Na sessão desta quinta-feira, 23, os ministros avaliaram que, apesar de o caso concreto restringir-se a crimes contra a dignidade sexual, a proteção às mulheres deveria se estender a todas as hipóteses criminais nas quais o sexo feminino seja vitimado. Isso, porque, em crimes sexuais, de violência doméstica, e até mesmo dentro da política, as violências de gênero são intensas. 

Durante os debates, ministro Flávio Dino fez um relato de sua experiência como ministro da Justiça.
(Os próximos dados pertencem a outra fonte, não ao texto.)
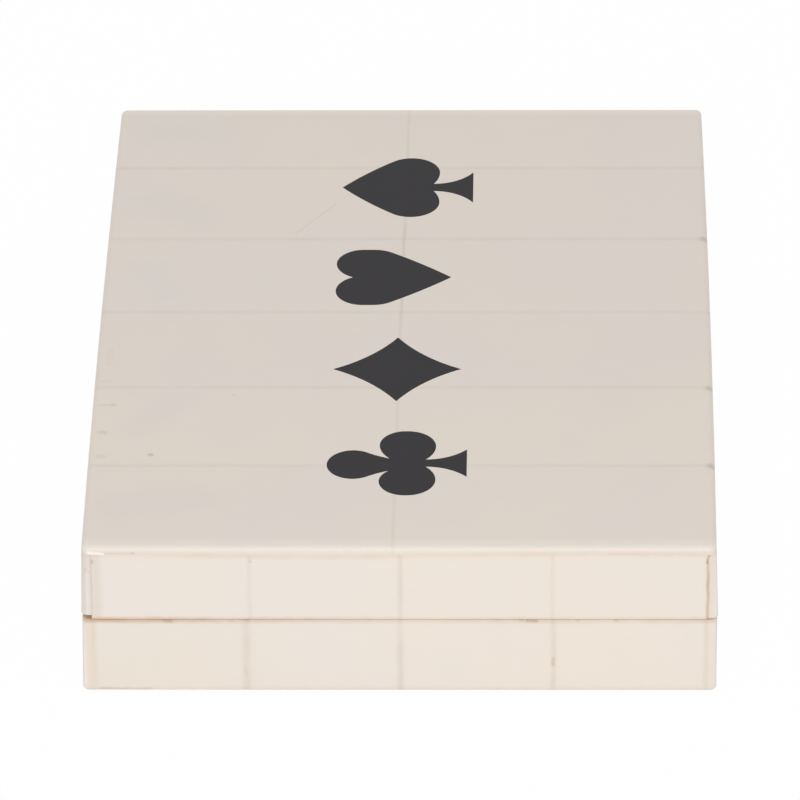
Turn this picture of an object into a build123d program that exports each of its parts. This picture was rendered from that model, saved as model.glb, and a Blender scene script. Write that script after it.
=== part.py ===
"""A card and dice box.

A flat wooden box with a lift-off lid. Both halves are boards covered with thin bone tiles, and the four
card suits are inlaid in the top. Inside the base a lip of thin strips stands up into the lid and keeps it in
place, and two dividers make three wells: one for each deck of cards, and one between them for the dice.

Sizes are in millimetres. The origin is on the table under the middle of the box. +Z is up, X runs across the
box and Y runs along it, with the front face towards -Y. The suits stand upright when they are seen from the
right, from +X.
"""

import os
from math import cos, radians, sin

from build123d import *

os.makedirs("parts", exist_ok=True)

# Contents: a deck is a pack of poker cards without its box
card_length = 88.9
card_width = 63.5
card_corner_radius = 3.2
deck_thickness = 16.2
die_size = 16.0
die_count = 5
die_edge_radius = 1.6
pip_radius = 1.35
pip_depth = 0.6
pip_spacing = 4.1

# Room round the contents
card_clearance = 1.95
finger_gap = 14.45
die_gap = 4.0
die_finger_gap = 6.0
headroom = 6.3

# Wooden boards
wall_thickness = 6.0
floor_board_thickness = 6.0
top_board_thickness = 6.0
base_wall_height = 13.2
lip_thickness = 3.0
lip_rise = 5.0
lip_clearance = 0.3
lip_headroom = 1.5
lip_edge_radius = 0.8
divider_thickness = 3.0
divider_drop = 1.0

# Felt
foot_felt_thickness = 0.5
foot_felt_inset = 2.5
lining_thickness = 1.0
lining_clearance = 0.3

# Bone tiles
tile_thickness = 2.0
side_tile_thickness = 2.4
row_count = 6
first_row_length = 33.05
last_row_length = 28.2
front_centre_joint = -1.3
rear_centre_joint = -0.55
front_tile_count = 4
lid_joint_shifts = (1.0, 0.25, -0.15)
base_joint_shifts = (-0.15, 0.1, 0.1)
lid_overhang = 0.2
lid_lean = 0.6
lid_bow = 0.45
base_left_lean = 0.45
front_tile_gap = 0.25
side_tile_gap = 0.45
short_tile_gap = 1.3
corner_radius = 1.5
top_edge_radius = 1.2
bottom_edge_radius = 0.7
seam_edge_radius = 0.4

# Inlays, in the order in which they lie from the front to the rear
inlay_depth = 1.0
inlay_clearance = 0.08
first_suit_inset = 34.05
last_suit_inset = 37.15
club_shift = -0.95
diamond_shift = -1.5
diamond_slip = -0.65
heart_shift = -2.95
heart_slip = -0.65
spade_shift = -0.25

# Spade, upright: its height, its width and the places of its lobes and stem
spade_height = 30.8
spade_width = 27.0
spade_lobe_radius = 6.7
spade_lobe_lift = 7.95
spade_shoulder_angle = 39.0
spade_stem_half = 1.6
spade_stem_height = 9.4
spade_foot_half = 6.75

# Heart, upright
heart_height = 26.6
heart_width = 24.4
heart_lobe_radius = 6.2
heart_notch_depth = 4.0
heart_flank = 2.5
heart_hip_radius = 7.0
heart_hip_angle = 34.0

# Diamond, upright, with hollow sides
diamond_height = 29.0
diamond_width = 27.0
diamond_hollow = 1.35

# Club, upright: its top lobe stands a little to one side of the stem, as cut by hand
club_height = 31.2
club_width = 26.2
club_side_lobe_radius = 6.25
club_side_lobe_lift = 6.95
club_side_lobe_reach = 7.4
club_top_lobe_radius = 5.8
club_top_lobe_lean = -0.6
club_neck_half = 2.35
club_neck_level = 16.95
club_neck_flare = 18.0
club_shoulder_angle = 30.0
club_stem_half = 1.4
club_stem_height = 9.3
club_foot_half = 5.45

# Lengths and widths that follow from the contents
dice_row_length = die_count * die_size + (die_count - 1) * die_gap
well_width = max(card_length + 2 * finger_gap, dice_row_length + 2 * die_finger_gap)
deck_well_length = card_width + 2 * card_clearance
dice_well_length = die_size + 2 * die_finger_gap
inner_length = 2 * deck_well_length + dice_well_length + 2 * divider_thickness
wooden_side = lip_thickness + wall_thickness
base_width = well_width + 2 * (wooden_side + side_tile_thickness)
base_length = inner_length + 2 * (wooden_side + tile_thickness)
lid_width = base_width + 2 * lid_overhang
lid_length = base_length + 2 * lid_overhang

# Levels above the table
floor_level = foot_felt_thickness + floor_board_thickness
lining_level = floor_level + lining_thickness
seam_level = floor_level + base_wall_height
lip_level = seam_level + lip_rise
divider_level = lip_level - divider_drop
contents_level = lining_level + max(deck_thickness, die_size)
lid_lining_level = max(contents_level + headroom, lip_level + lip_headroom)
ceiling_level = lid_lining_level + lining_thickness
top_tile_level = ceiling_level + top_board_thickness
box_height = top_tile_level + tile_thickness

# Half widths (X) and half lengths (Y), from the outside of each half to the wells
both_ways = Vector(1, 1)
lid_half = Vector(lid_width, lid_length) / 2
base_half = Vector(base_width, base_length) / 2
tiles_both_ways = Vector(side_tile_thickness, tile_thickness)
lid_core_half = lid_half - tiles_both_ways
base_core_half = base_half - tiles_both_ways
lip_outer_half = base_core_half - both_ways * wall_thickness
lip_inner_half = lip_outer_half - both_ways * lip_thickness
lid_inner_half = lip_outer_half + both_ways * lip_clearance


def save(piece, name):
    """Names a finished piece and writes its file."""
    piece.label = name
    export_step(piece, f"parts/{name}.step")


def block(across, along, up):
    """A straight block between its limits across (X), along (Y) and up (Z)."""
    with BuildPart() as piece:
        with BuildSketch(Plane.XY.offset(up[0])):
            with Locations((sum(across) / 2, sum(along) / 2)):
                Rectangle(across[1] - across[0], along[1] - along[0])
        extrude(amount=up[1] - up[0])
    return piece.part


def board(name, across, along, up):
    """A straight board or sheet of felt."""
    save(block(across, along, up), name)


def strip(name, across, along, up, run):
    """A board on edge whose two upper long edges are rounded. It runs along the axis run."""
    plain_strip = block(across, along, up)
    with BuildPart() as piece:
        add(plain_strip)
        fillet(piece.edges().group_by(Axis.Z)[-1].filter_by(run), lip_edge_radius)
    save(piece.part, name)


def four_sides(outer, inner):
    """The limits of four straight pieces round a frame: front and rear stand between the other two."""
    return {
        "left": ((-outer.X, -inner.X), (-outer.Y, outer.Y)),
        "right": ((inner.X, outer.X), (-outer.Y, outer.Y)),
        "front": ((-inner.X, inner.X), (-outer.Y, -inner.Y)),
        "rear": ((-inner.X, inner.X), (inner.Y, outer.Y)),
    }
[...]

Afirmou que impressionava a quantidade de representações de parlamentares mulheres que sofrem todo tipo de agressão. Ressaltou que elas estão sendo afastadas da política por esse nível de agressividade.

Ministra Cármen Lúcia completou que a fraude à cota de gênero, por exemplo, analisada no TSE, é também uma forma de violência contra a mulher, afastando algumas para que os partidos escolham aquelas que sejam coerentes com os desejos dos líderes partidários. 

"[...] o desrespeito, a perversidade, contra nós mulheres, parta de onde partir, é, em geral, sexual, para desmoralizar, para incutir o medo, e neste ano de eleições, o ministro Alexandre e eu temos repetido no TSE, que há movimentos planejados, organizados, voltados para incutir o medo e a vergonha, que são os maiores instrumentos de fragilização do ser humano", alertou a ministra. 

S. Exa. ainda mencionou que muitas prefeitas dizem que não voltarão a se recandidatar em 2024 porque as filhas sofrem violências nas escolas. "Difícil demais aguentar a avalanche louca que é esse tipo de violência", concluiu. 

Veja o momento:

Caso

A PGR solicitou que o Supremo proibisse questionamentos a respeito da vida sexual e o passado das vítimas durante a apuração e julgamento de crimes contra a dignidade sexual.

O MPF argumentou que essa prática se baseia em uma "concepção odiosa" que tenta distinguir quais mulheres merecem proteção penal pela violência sofrida.

"A vítima de violência sexual, em vez de ser acolhida, passa a ser julgada por sua moral e modo de vida, o que serve à defesa para justificar a conduta do agressor, sem uma reprimenda adequada pelo Estado", afirmou o MPF.

A PGR concluiu que essas considerações são enviesadas e discriminatórias e devem ser invalidadas pelo Supremo. Portanto, solicita que a Corte impeça os órgãos judiciais de exercer pressão psicológica sobre as vítimas durante os processos criminais.